● Dataset section

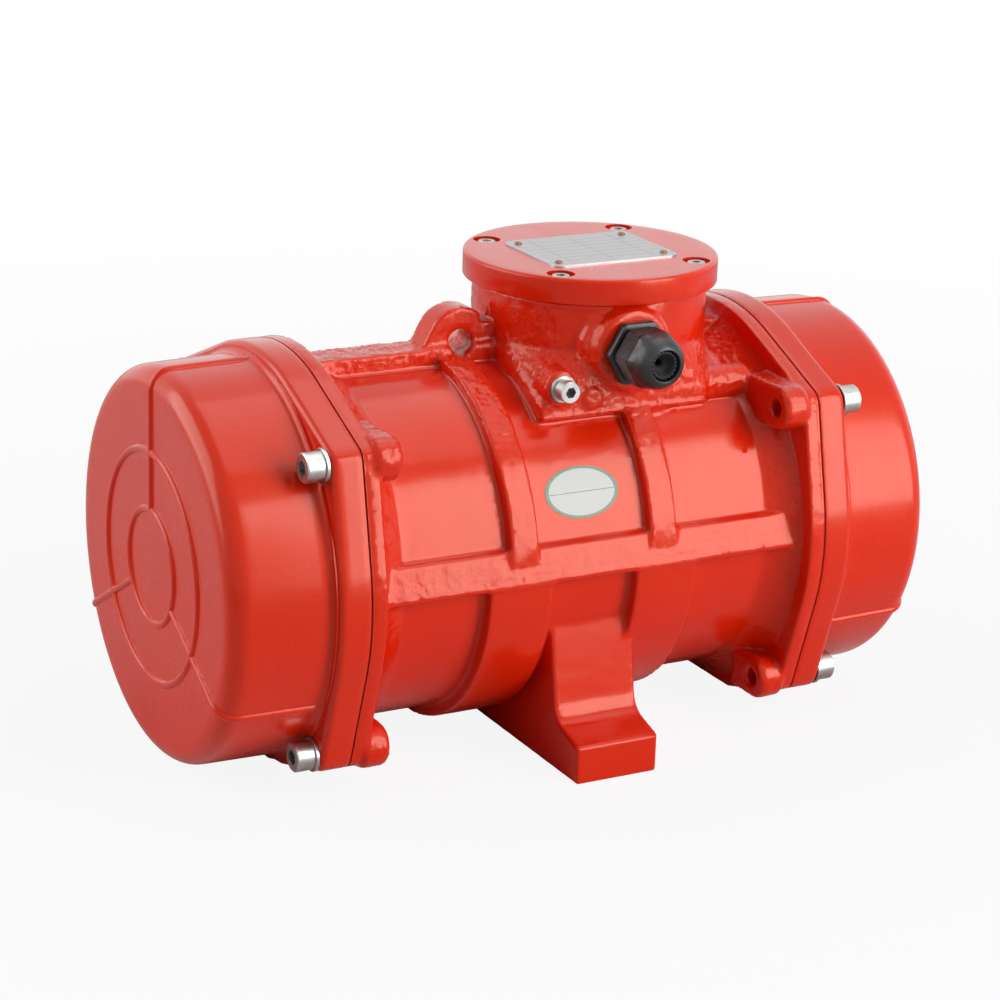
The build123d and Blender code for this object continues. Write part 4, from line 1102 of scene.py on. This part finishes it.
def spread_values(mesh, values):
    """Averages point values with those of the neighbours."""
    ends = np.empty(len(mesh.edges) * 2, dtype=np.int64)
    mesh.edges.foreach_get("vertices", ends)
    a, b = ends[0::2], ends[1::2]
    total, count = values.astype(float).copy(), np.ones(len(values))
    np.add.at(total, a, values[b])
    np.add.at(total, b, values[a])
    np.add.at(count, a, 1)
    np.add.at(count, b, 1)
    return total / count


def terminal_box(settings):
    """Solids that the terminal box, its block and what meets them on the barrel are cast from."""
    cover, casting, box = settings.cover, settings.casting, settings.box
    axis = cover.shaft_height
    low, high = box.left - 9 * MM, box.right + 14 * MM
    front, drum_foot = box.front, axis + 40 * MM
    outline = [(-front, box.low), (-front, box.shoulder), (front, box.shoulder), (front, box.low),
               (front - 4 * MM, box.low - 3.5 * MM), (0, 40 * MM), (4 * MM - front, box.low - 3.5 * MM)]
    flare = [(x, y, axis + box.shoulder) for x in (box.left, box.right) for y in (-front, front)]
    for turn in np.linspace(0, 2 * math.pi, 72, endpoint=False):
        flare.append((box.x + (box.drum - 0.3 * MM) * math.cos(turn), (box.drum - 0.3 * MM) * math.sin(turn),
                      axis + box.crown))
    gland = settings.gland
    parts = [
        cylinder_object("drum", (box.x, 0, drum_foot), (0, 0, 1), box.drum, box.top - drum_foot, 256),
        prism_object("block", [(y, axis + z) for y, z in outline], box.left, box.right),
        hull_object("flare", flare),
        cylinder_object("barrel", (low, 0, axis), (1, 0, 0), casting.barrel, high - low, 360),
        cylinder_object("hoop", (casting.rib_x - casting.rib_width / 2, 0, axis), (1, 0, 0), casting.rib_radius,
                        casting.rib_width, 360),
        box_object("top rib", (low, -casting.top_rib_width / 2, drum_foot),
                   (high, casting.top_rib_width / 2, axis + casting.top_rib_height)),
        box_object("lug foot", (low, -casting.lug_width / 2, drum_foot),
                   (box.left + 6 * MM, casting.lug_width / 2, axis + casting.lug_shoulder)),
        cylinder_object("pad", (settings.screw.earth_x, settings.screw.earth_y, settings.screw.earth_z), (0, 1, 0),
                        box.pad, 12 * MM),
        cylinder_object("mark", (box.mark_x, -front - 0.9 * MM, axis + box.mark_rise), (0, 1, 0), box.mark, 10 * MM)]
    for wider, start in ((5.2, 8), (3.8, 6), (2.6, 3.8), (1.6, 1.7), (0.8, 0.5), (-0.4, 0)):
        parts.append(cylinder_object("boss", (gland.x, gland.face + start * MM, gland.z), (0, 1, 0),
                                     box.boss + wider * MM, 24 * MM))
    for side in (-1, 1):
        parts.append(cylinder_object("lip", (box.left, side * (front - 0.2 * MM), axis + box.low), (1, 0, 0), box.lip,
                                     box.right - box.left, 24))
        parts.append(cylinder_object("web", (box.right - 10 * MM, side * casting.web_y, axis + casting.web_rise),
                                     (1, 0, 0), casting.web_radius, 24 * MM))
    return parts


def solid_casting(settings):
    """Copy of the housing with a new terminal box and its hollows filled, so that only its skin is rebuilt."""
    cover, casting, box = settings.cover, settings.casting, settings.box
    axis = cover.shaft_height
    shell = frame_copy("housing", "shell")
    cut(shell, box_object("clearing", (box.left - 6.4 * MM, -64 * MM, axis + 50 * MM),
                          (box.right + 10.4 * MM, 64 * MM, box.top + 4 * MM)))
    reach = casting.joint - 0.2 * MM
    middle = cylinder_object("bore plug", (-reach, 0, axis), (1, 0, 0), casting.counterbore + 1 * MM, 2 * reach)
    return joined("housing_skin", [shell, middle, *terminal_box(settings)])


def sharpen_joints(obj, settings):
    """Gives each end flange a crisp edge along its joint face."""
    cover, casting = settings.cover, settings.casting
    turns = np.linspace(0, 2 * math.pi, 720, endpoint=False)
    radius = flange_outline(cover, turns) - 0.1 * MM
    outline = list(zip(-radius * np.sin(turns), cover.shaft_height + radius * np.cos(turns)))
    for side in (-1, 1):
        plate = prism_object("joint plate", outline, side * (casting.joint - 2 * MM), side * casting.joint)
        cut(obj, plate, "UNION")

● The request
For each line above that contains the word "from", copy that line.

● Result of this exercise
The build123d and Blender code for this object continues. Write part 4, from line 1102 of scene.py on. This part finishes it.
    """Solids that the terminal box, its block and what meets them on the barrel are cast from."""